Some central system defects do manifest themselves from inside an apartment. Stained or cracked walls, for example, may indicate larger problems with the building's waterproofing, while discolored water could mean corroded piping. Other conditions, although not critical to the building's health, can nonetheless be annoyances for new owners and should therefore be pointed out by the inspector.
While the evaluation of design or decorative elements within the apartment is left to the prospective buyer, an inspector should not overlook what may seem as routine or trivial items. He or she should walk into every room and test the floors for creaking, sagging, or loose boards; look in closets, in cupboards, and under sinks; open and close doors, windows, drawers, and cabinets; turn on faucets to check water pressure and color; flush toilets; and turn lights on and off. The intercoms and door buzzer should be operated and door latches should be checked to see if they work correctly. (As a rule, inspectors don't check refrigerators, dishwashers, washer, dryers, or other appliances, so prospective buyers should make sure they work properly.)
It should be noted that an environmental evaluation is not typically part of a basic due diligence survey. Prospective buyers concerned about asbestos, lead paint, radon, or mold may want to consider hiring an environmental consultant to test for these and other potentially hazardous substances. (Most New York City buildings built before 1960 will contain lead-based paint.) Similarly, although an inspector can usually detect obvious signs of termite damage, a specialist should be called in for more extensive testing.
No Building's Perfect
Prospective owners should realize that no building or apartment is in perfect condition. While problems in older buildings are usually related to years of slow deterioration and insufficient maintenance, recently built buildings can have their share of troubles, too, as disgruntled shareholders in the high-profile properties you mention in your question will attest to. Pay no mind to brokers who tell you that you don't need to inspect a property just because it's new and therefore supposedly "free of flaws."
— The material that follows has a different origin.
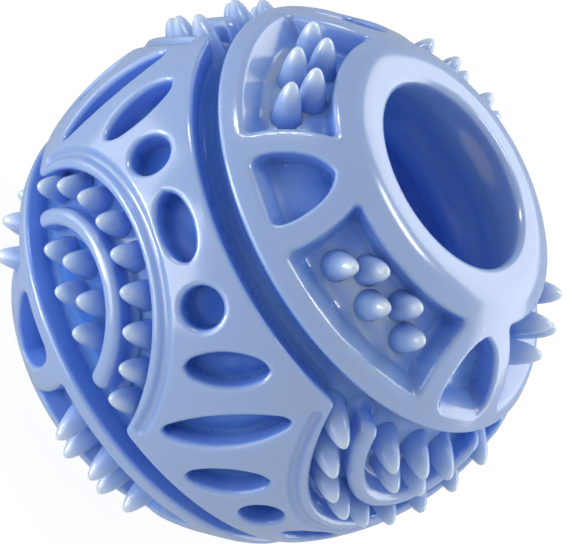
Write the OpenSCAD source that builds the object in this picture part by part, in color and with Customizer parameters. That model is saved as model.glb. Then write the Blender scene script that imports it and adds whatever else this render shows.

Even recently built properties can have their share of flaws.
Some of the deficiencies occasionally found in newer properties include unfinished roofing membranes; missing flashing or counterflashing; the wrong model of heater, boiler, furnace, or air conditioner installed; water or heating pipes not properly attached or insulated; pipes with brackets left off; outlets and switches reversed or improperly installed; and hot- and cold-water plumbing fixtures reversed or leaking, among others.
Not every deficiency is cause for alarm, of course, or reason to rule out a property from consideration. But knowing as much as possible about a property gives a prospective purchaser critical information for making a decision. If he or she does decide to buy, the inspector's findings provide a useful list of items that the new owner can address with the broker or owner before the closing.
Choosing an Inspector
Experience is the first consideration when choosing an inspector: The more surveys an inspector has done, the more likely he or she will know what to look for and be able to spot the small defects that often warn of problems later on. Credentials are also important: To be certified by the American Society of Home Inspectors (ASHI), the industry's recognized authority, inspectors must conduct a certain number of inspections, have their reports reviewed, pass a test, and take continuing education credits.
Another distinction among inspectors is that only licensed professional engineers (PE) are allowed by New York State law to evaluate a building's structural conditions. Moreover, licensed professional engineers experienced in preparing specifications and drawings for building repairs, and who observe on site how the repairs are made, will have a greater familiarity with the different building systems and components they are inspecting.
The thoroughness of the survey and the completeness of the report are crucial criteria for hiring an inspector. Depending on the size of the building, the inspection should take at least two hours, conducted during daylight hours for best visibility. The inspector must have access to all areas of the building, including the roof, fire escapes, basement, common areas, exterior site, and of course, the apartment itself. While not required, it is strongly recommended that prospective buyers accompany the inspector (who should be taking detailed notes) during the survey to see for themselves those items that call for particular attention. Be wary of any inspector who discourages you from tagging along.
The inspector conducting the due diligence survey should provide the prospective buyer with a detailed narrative report of his or her findings. The report should list all the deficiencies identified, itemized by priority; recommendations for replacement and repair; and how much remaining life can be expected from existing systems. Preliminary budgets for repairs and replacements should also be included so prospective buyers have a reasonable estimate of the increase in monthly maintenance costs the Board will pass along if those repairs are made. Finally, photos of the deficiencies found during the survey provide visual evidence of the building's condition. (If serious defects are found, such as an unsafe boiler, or if the building is in serious violation of building code safety provisions, the inspector should notify the broker or the building's owner.)
The qualifications of the person conducting the inspection, and the comprehensiveness of the survey and the report will largely determine the cost. Some inspectors will charge as little as several hundred dollars while others, depending on the age and size of the building, may charge up to $2,000 or more.
A good home inspector will conduct a due diligence survey as if he or she were personally considering buying the property. Chances are, an inspector charging on the low end isn't a licensed professional engineer or ASHI certified and will likely provide only a checklist of items or a note sheet rather than a detailed narrative report with budget projections and photo supplement. Although the higher cost charged by an experienced professional may seem expensive for a few hours’ work, the information provided could prove invaluable in making a decision on such a crucial, long-term investment.